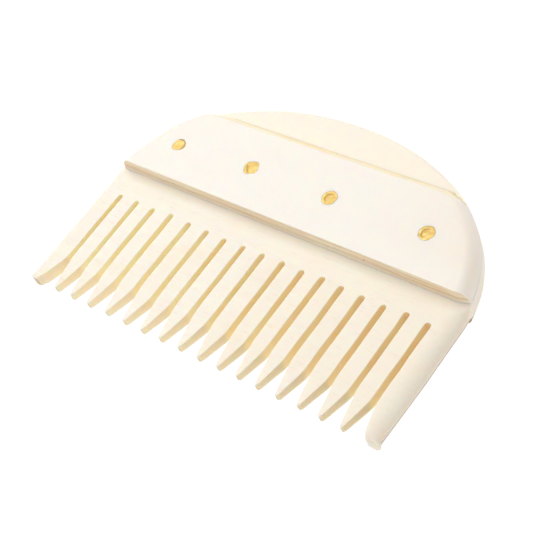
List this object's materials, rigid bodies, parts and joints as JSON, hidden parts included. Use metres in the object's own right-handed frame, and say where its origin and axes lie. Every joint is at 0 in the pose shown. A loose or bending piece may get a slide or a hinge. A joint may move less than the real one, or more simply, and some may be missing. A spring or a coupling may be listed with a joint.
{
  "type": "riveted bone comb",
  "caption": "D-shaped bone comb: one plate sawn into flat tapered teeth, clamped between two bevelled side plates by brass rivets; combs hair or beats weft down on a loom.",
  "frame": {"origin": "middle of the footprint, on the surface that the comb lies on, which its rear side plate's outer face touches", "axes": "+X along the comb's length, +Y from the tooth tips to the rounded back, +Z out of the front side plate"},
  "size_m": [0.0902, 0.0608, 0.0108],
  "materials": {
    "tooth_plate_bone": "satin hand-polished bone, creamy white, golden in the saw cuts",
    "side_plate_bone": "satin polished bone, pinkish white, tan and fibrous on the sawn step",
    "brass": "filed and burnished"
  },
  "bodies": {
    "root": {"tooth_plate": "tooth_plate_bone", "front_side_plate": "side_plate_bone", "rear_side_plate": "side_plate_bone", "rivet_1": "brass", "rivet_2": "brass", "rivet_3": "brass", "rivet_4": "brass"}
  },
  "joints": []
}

■ STATED GOAL: Quote the data in full, keeping each word unchanged.

■ SOLUTION TO THIS TASK:
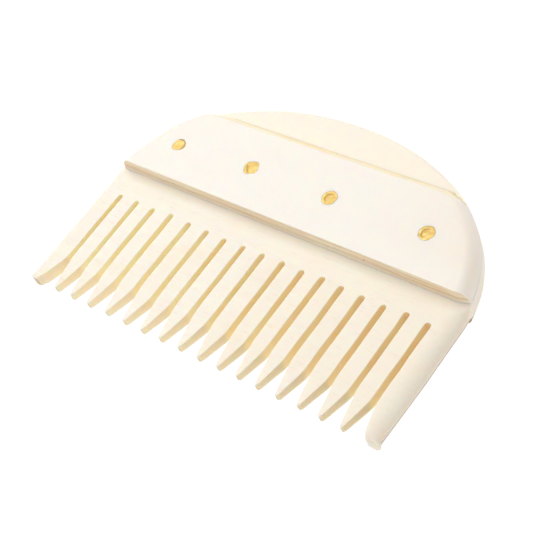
List this object's materials, rigid bodies, parts and joints as JSON, hidden parts included. Use metres in the object's own right-handed frame, and say where its origin and axes lie. Every joint is at 0 in the pose shown. A loose or bending piece may get a slide or a hinge. A joint may move less than the real one, or more simply, and some may be missing. A spring or a coupling may be listed with a joint.
{
  "type": "riveted bone comb",
  "caption": "D-shaped bone comb: one plate sawn into flat tapered teeth, clamped between two bevelled side plates by brass rivets; combs hair or beats weft down on a loom.",
  "frame": {"origin": "middle of the footprint, on the surface that the comb lies on, which its rear side plate's outer face touches", "axes": "+X along the comb's length, +Y from the tooth tips to the rounded back, +Z out of the front side plate"},
  "size_m": [0.0902, 0.0608, 0.0108],
  "materials": {
    "tooth_plate_bone": "satin hand-polished bone, creamy white, golden in the saw cuts",
    "side_plate_bone": "satin polished bone, pinkish white, tan and fibrous on the sawn step",
    "brass": "filed and burnished"
  },
  "bodies": {
    "root": {"tooth_plate": "tooth_plate_bone", "front_side_plate": "side_plate_bone", "rear_side_plate": "side_plate_bone", "rivet_1": "brass", "rivet_2": "brass", "rivet_3": "brass", "rivet_4": "brass"}
  },
  "joints": []
}